Impact in the States
Reproductive rights advocates have few options short of political mobilization. A federal constitutional amendment enshrining the right to privacy is likely years away. Congressional legislation is also possible, but not likely without a major shift in the political dynamic that would bring major Democratic victories this fall.
With Roe’s demise, the battle will further intensify in the states, and one of the first will occur in Kansas. In 2019, the Supreme Court of the Sunflower state held that its constitution protects abortion rights. Republican lawmakers have now placed an initiative on the state’s August ballot that would overturn it. The stakes in governors’ races such as Georgia have increased. And advocates of reproductive choice need to redouble their efforts to alter the character of state legislatures hostile to Roe. Beyond that, they have other tools. There are presently 10 states that explicitly include the “right to privacy” in their Constitutions, and this may be one weapon to use as the fight continues.
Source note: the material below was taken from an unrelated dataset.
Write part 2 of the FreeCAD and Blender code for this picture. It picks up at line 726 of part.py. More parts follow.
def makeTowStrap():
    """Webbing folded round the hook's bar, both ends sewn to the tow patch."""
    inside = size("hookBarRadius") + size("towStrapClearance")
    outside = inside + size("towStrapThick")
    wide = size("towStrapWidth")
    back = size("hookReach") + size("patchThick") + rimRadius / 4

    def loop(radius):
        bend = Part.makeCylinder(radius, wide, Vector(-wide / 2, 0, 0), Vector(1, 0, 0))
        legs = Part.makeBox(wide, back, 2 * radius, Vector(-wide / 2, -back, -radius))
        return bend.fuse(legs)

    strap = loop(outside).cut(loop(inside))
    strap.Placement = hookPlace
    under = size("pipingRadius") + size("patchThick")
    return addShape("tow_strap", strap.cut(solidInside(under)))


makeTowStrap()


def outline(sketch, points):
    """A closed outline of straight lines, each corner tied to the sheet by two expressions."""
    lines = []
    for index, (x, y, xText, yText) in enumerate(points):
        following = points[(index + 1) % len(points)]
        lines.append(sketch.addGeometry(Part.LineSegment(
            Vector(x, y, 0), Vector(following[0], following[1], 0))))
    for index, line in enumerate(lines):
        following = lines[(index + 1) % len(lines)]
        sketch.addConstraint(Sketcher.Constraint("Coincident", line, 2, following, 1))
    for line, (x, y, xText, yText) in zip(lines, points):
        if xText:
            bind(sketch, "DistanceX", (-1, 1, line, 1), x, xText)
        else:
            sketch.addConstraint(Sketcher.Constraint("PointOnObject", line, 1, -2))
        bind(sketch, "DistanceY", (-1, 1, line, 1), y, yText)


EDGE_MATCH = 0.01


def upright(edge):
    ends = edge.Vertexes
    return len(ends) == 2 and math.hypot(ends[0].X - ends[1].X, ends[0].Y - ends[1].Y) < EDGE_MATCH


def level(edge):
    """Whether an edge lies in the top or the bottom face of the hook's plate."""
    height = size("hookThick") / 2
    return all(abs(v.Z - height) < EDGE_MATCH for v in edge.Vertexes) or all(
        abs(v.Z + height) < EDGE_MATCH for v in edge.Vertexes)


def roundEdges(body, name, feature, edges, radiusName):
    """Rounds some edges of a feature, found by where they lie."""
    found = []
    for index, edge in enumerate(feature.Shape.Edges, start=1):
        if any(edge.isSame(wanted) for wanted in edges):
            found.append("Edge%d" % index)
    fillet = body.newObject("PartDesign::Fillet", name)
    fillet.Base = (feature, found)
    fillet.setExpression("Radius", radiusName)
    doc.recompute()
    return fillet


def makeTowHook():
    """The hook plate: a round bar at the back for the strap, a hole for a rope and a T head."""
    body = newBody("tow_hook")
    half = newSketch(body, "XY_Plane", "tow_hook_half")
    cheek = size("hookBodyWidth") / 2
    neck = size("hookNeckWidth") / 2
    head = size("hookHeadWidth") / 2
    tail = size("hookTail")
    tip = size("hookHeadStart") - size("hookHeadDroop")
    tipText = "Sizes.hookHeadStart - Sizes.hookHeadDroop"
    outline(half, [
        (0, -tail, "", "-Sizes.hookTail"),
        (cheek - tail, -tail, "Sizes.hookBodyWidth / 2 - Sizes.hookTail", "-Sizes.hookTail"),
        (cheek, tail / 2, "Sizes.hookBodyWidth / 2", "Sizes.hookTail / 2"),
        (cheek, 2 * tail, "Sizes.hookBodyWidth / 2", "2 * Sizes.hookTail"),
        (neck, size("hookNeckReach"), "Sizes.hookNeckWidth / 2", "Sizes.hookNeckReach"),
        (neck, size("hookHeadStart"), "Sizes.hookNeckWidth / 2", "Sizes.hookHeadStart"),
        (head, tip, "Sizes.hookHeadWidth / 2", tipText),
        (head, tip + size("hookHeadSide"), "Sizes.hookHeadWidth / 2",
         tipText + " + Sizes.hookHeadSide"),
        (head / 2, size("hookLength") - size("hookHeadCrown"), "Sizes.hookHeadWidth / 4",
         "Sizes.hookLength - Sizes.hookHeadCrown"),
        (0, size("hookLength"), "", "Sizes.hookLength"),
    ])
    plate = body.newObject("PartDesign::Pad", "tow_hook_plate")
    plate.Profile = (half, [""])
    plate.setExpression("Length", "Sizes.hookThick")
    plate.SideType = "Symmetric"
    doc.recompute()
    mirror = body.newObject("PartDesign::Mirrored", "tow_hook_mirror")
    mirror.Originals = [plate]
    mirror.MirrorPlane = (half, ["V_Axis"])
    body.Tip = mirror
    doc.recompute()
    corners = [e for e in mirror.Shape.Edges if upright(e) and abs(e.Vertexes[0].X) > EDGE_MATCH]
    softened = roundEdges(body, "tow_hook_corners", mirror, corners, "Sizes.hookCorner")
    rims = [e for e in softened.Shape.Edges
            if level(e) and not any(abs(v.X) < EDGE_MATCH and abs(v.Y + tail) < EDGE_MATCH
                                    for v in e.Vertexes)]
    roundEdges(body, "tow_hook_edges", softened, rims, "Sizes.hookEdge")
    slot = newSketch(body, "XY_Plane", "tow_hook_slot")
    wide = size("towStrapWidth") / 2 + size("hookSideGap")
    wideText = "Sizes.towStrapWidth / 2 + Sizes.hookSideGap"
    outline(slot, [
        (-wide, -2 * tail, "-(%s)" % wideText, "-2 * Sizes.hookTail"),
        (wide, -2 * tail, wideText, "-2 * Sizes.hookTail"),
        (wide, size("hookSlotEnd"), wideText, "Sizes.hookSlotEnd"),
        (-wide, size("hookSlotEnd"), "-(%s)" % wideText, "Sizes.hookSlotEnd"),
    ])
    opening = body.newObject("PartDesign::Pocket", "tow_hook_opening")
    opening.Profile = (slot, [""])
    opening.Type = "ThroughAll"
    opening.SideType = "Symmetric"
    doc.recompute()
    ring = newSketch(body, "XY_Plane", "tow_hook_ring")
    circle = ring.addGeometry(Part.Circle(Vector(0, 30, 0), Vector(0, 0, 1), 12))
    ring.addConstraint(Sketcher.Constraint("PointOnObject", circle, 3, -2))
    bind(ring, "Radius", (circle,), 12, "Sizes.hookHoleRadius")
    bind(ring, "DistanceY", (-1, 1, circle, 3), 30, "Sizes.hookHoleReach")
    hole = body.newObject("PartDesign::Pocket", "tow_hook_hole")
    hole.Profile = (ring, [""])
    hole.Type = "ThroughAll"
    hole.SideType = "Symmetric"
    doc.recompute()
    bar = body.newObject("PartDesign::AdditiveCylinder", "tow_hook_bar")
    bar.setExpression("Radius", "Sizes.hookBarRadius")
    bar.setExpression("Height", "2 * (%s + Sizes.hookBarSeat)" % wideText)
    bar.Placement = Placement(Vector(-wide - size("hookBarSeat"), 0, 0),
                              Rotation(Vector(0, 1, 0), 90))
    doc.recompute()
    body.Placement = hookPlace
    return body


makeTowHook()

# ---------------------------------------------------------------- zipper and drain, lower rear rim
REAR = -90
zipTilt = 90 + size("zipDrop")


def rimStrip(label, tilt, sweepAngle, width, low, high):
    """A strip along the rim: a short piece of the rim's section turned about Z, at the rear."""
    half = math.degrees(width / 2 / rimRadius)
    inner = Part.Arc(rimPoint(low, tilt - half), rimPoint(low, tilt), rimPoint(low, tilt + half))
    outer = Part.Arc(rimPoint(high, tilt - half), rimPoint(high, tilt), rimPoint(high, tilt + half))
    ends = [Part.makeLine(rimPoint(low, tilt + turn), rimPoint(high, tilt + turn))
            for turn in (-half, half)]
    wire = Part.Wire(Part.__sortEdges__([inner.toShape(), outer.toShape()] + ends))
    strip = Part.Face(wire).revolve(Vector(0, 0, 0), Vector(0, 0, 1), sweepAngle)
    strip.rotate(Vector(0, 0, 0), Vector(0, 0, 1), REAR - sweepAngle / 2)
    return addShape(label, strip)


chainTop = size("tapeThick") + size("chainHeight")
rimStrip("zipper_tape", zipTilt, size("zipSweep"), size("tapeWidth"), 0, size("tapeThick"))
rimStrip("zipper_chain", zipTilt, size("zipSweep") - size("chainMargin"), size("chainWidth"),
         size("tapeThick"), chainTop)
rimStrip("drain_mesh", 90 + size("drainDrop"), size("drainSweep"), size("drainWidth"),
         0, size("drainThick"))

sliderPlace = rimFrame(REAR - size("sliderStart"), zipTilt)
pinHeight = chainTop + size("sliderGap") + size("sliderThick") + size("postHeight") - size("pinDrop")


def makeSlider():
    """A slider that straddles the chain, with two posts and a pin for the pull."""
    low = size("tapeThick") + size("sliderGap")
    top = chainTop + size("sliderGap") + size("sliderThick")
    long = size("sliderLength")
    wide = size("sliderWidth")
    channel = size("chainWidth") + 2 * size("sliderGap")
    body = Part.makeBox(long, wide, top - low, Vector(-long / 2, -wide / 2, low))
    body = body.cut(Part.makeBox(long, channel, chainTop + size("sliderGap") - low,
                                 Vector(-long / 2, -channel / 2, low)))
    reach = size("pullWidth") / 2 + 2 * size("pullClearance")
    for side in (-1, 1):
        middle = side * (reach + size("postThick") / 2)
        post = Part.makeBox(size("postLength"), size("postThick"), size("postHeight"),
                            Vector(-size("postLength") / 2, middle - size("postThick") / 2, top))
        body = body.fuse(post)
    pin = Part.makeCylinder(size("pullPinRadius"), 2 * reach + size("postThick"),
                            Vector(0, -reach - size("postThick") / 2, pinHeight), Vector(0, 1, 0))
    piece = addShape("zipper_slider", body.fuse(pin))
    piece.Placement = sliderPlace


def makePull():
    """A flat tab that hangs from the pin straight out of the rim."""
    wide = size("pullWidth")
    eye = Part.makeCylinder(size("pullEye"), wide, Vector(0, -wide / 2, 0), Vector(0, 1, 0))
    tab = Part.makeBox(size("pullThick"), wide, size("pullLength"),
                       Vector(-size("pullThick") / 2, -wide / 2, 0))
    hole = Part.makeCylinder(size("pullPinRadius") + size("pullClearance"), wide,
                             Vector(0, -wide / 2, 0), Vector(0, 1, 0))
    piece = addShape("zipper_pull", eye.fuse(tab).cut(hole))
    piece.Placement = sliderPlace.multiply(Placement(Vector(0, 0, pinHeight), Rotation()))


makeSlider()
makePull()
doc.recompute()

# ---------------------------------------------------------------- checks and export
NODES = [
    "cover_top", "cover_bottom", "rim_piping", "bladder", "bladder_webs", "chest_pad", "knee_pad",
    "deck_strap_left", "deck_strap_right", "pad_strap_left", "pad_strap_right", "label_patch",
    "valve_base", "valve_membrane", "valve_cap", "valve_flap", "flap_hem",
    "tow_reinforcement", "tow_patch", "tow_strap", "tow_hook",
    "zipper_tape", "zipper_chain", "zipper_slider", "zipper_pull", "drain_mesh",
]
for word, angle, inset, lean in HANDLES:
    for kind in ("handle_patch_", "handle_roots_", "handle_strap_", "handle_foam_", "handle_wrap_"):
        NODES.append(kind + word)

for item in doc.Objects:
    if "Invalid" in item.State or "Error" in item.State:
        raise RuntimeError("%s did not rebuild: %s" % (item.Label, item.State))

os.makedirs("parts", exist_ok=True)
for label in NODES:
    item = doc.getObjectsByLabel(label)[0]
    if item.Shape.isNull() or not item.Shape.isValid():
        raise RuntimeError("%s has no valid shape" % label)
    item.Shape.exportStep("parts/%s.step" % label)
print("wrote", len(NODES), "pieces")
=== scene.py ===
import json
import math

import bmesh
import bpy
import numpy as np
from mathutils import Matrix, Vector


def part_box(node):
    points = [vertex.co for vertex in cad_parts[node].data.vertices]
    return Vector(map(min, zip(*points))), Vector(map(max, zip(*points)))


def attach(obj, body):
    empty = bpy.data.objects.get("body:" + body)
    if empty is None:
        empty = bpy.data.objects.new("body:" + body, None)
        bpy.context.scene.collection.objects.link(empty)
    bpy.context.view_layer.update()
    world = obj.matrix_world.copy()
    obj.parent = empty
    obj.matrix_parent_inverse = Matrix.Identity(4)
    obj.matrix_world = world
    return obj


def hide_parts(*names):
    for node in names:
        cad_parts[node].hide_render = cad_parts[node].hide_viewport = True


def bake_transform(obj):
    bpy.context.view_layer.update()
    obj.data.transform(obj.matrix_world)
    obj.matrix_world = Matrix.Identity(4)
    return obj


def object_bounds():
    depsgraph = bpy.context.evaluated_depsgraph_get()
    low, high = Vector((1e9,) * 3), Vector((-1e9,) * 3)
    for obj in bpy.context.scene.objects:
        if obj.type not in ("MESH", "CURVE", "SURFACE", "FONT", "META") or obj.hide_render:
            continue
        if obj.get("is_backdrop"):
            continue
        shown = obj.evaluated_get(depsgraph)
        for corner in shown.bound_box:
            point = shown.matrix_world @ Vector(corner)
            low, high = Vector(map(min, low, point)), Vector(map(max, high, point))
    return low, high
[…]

Some states also permit changing their constitutions or statutes through a process known as “initiative petition,” where citizens gather signatures to put measures on the ballot for a direct vote of the public. Just as these have been used to restrict rights, advocates should use these options to expand them. Michiganders are now seeking to place an abortion rights amendment on the ballot for this fall.
One Nation: Two Countries
With the overturning of Roe, the Supreme Court will accelerate the movement of this nation toward two different countries, one in which rights are protected and another where they are being eroded, from the right to vote to the right of choice. Although states such as Washington, Connecticut, and New Jersey have expanded abortion rights, and some state Supreme Courts have held that their constitutions protect those rights, the energy in half of the states has been to upset Roe. For those who value reproductive choice, it is time to get to work.